We took some steps up into the main entrance of the temple. To our right and left was a beautiful pond and at a table were flowers for sale. These beautiful lotus flowers in colors of purple, pink, white, and yellow were to offer Buddha when you got to the area where the tooth relic lives. Paul and I each bought some flowers. They were so fresh mine was even buzzing with bees crawling all over it.
We climbed the stairs and the guide told us about the ancient architecture, the moonstone entrance ways, and Buddhism; the history, the beliefs, and the life of Lord Buddha. He also told us why the tooth and the temple are important to Sri Lankan history. The wood carvings, stone carvings, and the gold embellishments of this temple were out of this world. When we got to the Tooth we saw many Buddhist pilgrims praying on the floor, dressed in all white. People were praying and placing their lotus flowers in front of the tooth’s sanctuary. We placed our lotus flowers and snagged some pictures.

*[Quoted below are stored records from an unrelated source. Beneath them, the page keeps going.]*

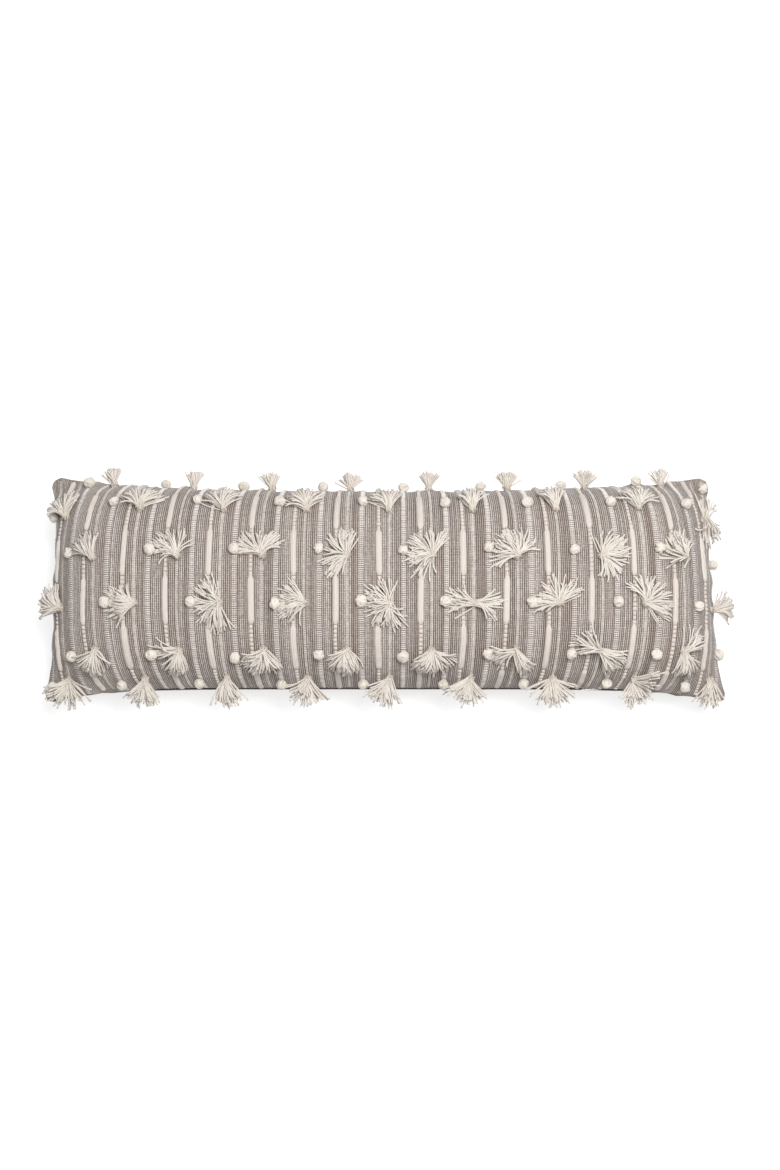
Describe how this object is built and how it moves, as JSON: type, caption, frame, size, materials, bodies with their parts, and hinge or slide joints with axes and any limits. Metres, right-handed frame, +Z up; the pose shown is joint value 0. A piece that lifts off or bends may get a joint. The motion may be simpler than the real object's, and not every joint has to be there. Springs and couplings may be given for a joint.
{
  "type": "throw pillow",
  "caption": "Long rectangular throw pillow: zipped cover over a filled insert, front woven with cream yarn stripes, ladder bands, round knots and cut-yarn tassels.",
  "frame": {"origin": "middle of the flat patch that the pillow rests on, on the rest plane", "axes": "+X along the length towards the closed end of the zip, +Y towards the long edge without the zip, +Z up through the decorated front"},
  "size_m": [0.9526, 0.3382, 0.1869],
  "materials": {
    "woven_front": "matte",
    "plain_back": "matte",
    "cotton_yarn": "matte",
    "cotton_roving": "matte",
    "tassel_cotton": "matte",
    "calico": "matte",
    "fibre_fill": "matte",
    "sewing_thread": "matte",
    "zip_tape": "matte",
    "zip_coil": "satin",
    "zip_metal": "satin"
  },
  "bodies": {
    "pillow": {"insert_fill": "fibre_fill", "insert_case_front": "calico", "insert_case_back": "calico", "insert_seam_thread": "calico", "front_panel": "woven_front", "back_panel": "plain_back", "edge_seam_thread": "sewing_thread", "zip_tape_upper": "zip_tape", "zip_tape_lower": "zip_tape", "zip_coil_upper": "zip_coil", "zip_coil_lower": "zip_coil", "zip_stitches_upper": "sewing_thread", "zip_stitches_lower": "sewing_thread", "zip_top_stops": "zip_metal", "zip_bottom_stop": "zip_metal", "thick_yarn_01": "cotton_yarn", "thick_yarn_02": "cotton_yarn", "thick_yarn_03": "cotton_yarn", "thick_yarn_04": "cotton_yarn", "thick_yarn_05": "cotton_yarn", "thick_yarn_06": "cotton_yarn", "thick_yarn_07": "cotton_yarn", "thick_yarn_08": "cotton_yarn", "thick_yarn_09": "cotton_yarn", "thick_yarn_10": "cotton_yarn", "thick_yarn_11": "cotton_yarn", "thick_yarn_12": "cotton_yarn", "thick_yarn_13": "cotton_yarn", "thick_yarn_14": "cotton_yarn", "thick_yarn_15": "cotton_yarn", "thick_yarn_16": "cotton_yarn", "thick_yarn_17": "cotton_yarn", "ladder_bands": "cotton_yarn", "dashed_bands": "cotton_yarn", "knots_row_1": "cotton_roving", "knots_row_2": "cotton_roving", "knots_row_3": "cotton_roving", "knots_row_4": "cotton_roving", "knots_row_5": "cotton_roving", "knots_row_6": "cotton_roving", "tassels_row_1": "tassel_cotton", "tassels_row_2": "tassel_cotton", "tassels_row_3": "tassel_cotton", "tassels_row_4": "tassel_cotton", "tassels_row_5": "tassel_cotton", "tassels_row_6": "tassel_cotton"},
    "slider": {"zip_slider": "zip_metal"},
    "pull": {"zip_pull": "zip_metal"}
  },
  "joints": [
    {"name": "zip_slide", "type": "slide", "parent": "pillow", "child": "slider", "axis": [-1, 0, 0], "range_m": [0, 0.586]},
    {"name": "pull_swing", "type": "hinge", "parent": "slider", "child": "pull", "pos_m": [0.302, -0.14286, 0.08068], "axis": [0, 0, 1], "range_deg": [0, 170]}
  ]
}
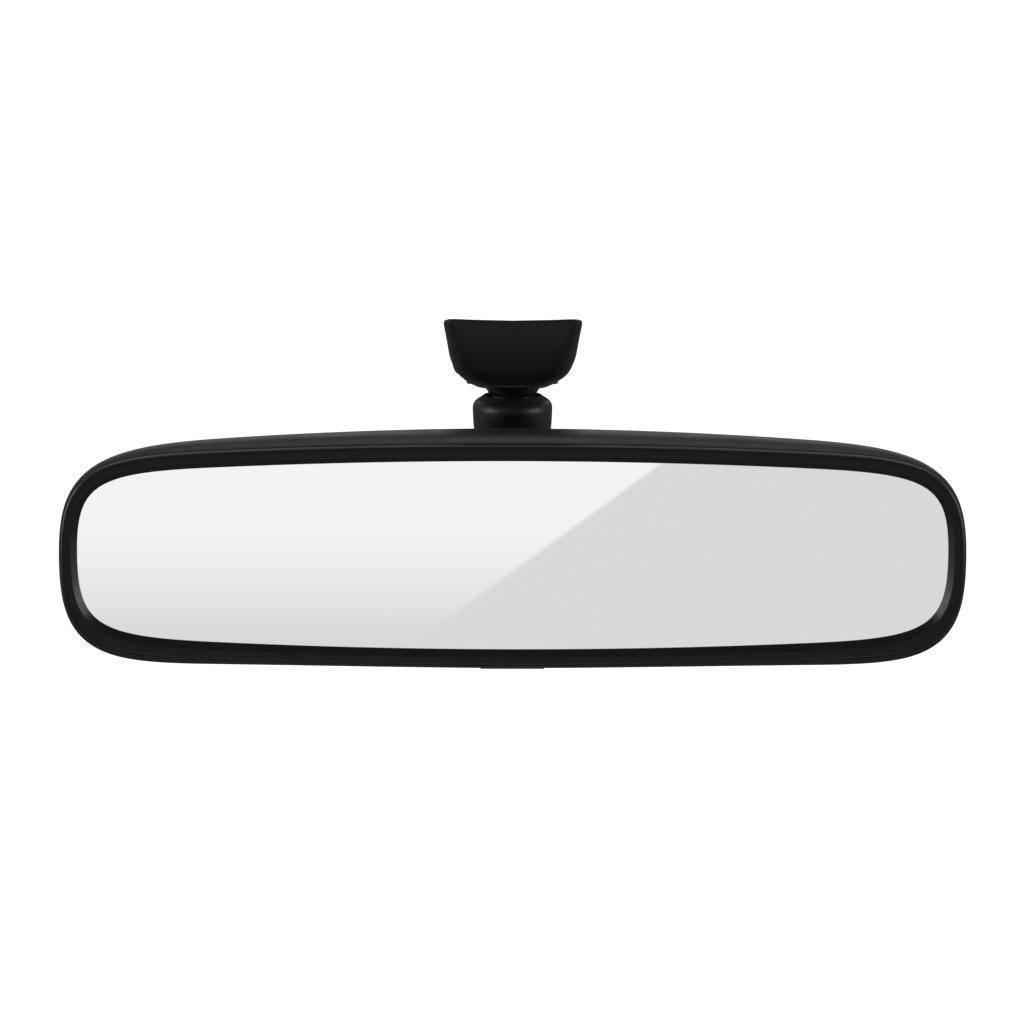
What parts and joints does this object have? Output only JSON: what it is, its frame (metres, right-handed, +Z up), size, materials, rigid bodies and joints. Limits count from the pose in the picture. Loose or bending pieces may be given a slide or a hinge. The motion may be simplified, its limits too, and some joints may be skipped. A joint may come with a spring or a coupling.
{
  "type": "interior rearview mirror",
  "caption": "Interior rearview mirror: wide prismatic glass in a black case with a day/night lever, on a double ball-joint arm and a windshield button mount.",
  "frame": {"origin": "centre of the mouth of the button socket, on the plane of the windshield", "axes": "+X along the mirror, +Y forward and away from the driver, +Z up; the windshield falls toward +Y below the horizontal by 21 degrees"},
  "size_m": [0.2542, 0.078, 0.101],
  "materials": {
    "case_plastic": "fine grained, satin",
    "bezel_plastic": "fine grained, satin",
    "lever_plastic": "fine grained, satin",
    "silvered_glass": "polished",
    "glass_backing": "flat paint film",
    "foam": "open cell, dull",
    "structural_plastic": "glass filled, dull",
    "cast_zinc": "as cast, dull",
    "steel": "plated, satin",
    "spring_steel": "drawn, satin",
    "black_steel": "black coated, satin",
    "seat_plastic": "natural, low gloss"
  },
  "bodies": {
    "mount": {"mount_base": "cast_zinc", "mount_cover": "case_plastic", "cover_screws": "black_steel", "button_set_screw": "black_steel", "button_spring_washer": "spring_steel", "upper_retaining_ring": "steel", "upper_spring_washer": "spring_steel"},
    "upper_seat": {"upper_ball_seat": "seat_plastic"},
    "upper_cup": {"upper_pressure_cup": "steel"},
    "arm": {"upper_ball_stud": "black_steel", "stud_cross_pin": "steel", "arm_core": "structural_plastic", "arm_front_cover": "case_plastic", "arm_rear_cover": "case_plastic", "arm_cover_screws": "black_steel", "lower_ball_stud": "steel", "lower_stud_nut": "steel", "lower_stud_washer": "steel"},
    "lower_cup": {"lower_pressure_cup": "steel"},
    "lower_seat": {"lower_ball_seat": "seat_plastic"},
    "carrier": {"lower_friction_spring": "spring_steel", "socket_carrier": "structural_plastic", "socket_retainer": "cast_zinc", "retainer_screws": "steel"},
    "head": {"rear_housing": "case_plastic", "case_bosses": "case_plastic", "front_bezel": "bezel_plastic", "mirror_glass": "silvered_glass", "glass_backing": "glass_backing", "foam_strips": "foam", "inner_chassis": "structural_plastic", "chassis_screws": "steel", "hinge_pin": "steel", "lever_pivot_pin": "steel", "detent_spring": "spring_steel"},
    "lever": {"day_night_lever": "lever_plastic"}
  },
  "joints": [
    {"name": "arm_twist", "type": "hinge", "parent": "mount", "child": "upper_seat", "pos_m": [0, -0.02035, -0.00417], "axis": [0, 0, 1], "range_deg": [-25, 25]},
    {"name": "arm_swing", "type": "hinge", "parent": "upper_seat", "child": "upper_cup", "pos_m": [0, -0.02035, -0.00417], "axis": [0, 1, 0], "range_deg": [-12, 12]},
    {"name": "arm_tilt", "type": "hinge", "parent": "upper_cup", "child": "arm", "pos_m": [0, -0.02035, -0.00417], "axis": [1, 0, 0], "range_deg": [-12, 12]},
    {"name": "head_pitch", "type": "hinge", "parent": "arm", "child": "lower_cup", "pos_m": [0, -0.04135, -0.04707], "axis": [1, 0, 0], "range_deg": [-12, 12]},
    {"name": "head_yaw", "type": "hinge", "parent": "lower_cup", "child": "lower_seat", "pos_m": [0, -0.04135, -0.04707], "axis": [0, 0, 1], "range_deg": [-15, 15]},
    {"name": "head_roll", "type": "hinge", "parent": "lower_seat", "child": "carrier", "pos_m": [0, -0.04135, -0.04707], "axis": [0, 1, 0], "range_deg": [-8, 8]},
    {"name": "day_night", "type": "hinge", "parent": "carrier", "child": "head", "pos_m": [0, -0.04835, -0.02707], "axis": [-1, 0, 0], "range_deg": [0, 4.2]},
    {"name": "lever_flip", "type": "hinge", "parent": "head", "child": "lever", "pos_m": [0, -0.05235, -0.07657], "axis": [-1, 0, 0], "range_deg": [0, 80]}
  ],
  "couplings": [
    {"joint": "lever_flip", "follows": "day_night", "ratio": 19}
  ]
}
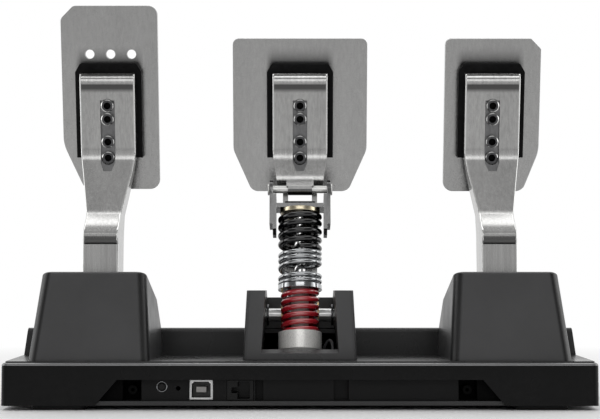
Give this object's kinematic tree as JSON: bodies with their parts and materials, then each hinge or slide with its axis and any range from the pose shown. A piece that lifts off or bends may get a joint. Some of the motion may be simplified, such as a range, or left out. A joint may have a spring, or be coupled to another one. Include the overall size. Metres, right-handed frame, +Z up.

Next to the Temple is a museum for a giant stuffed Elephant. “Raja” the elephant participated at the annual Esala procession in Kandy for around 50 years. The procession takes place once a year in August and is a parade of 90 decorated elephants down the streets of Kandy!!! In 1986, the former Sri Lankan President J. R. Jayewardene declared Raja as a national treasure. He “resides” today in a museum next to the temple of the tooth.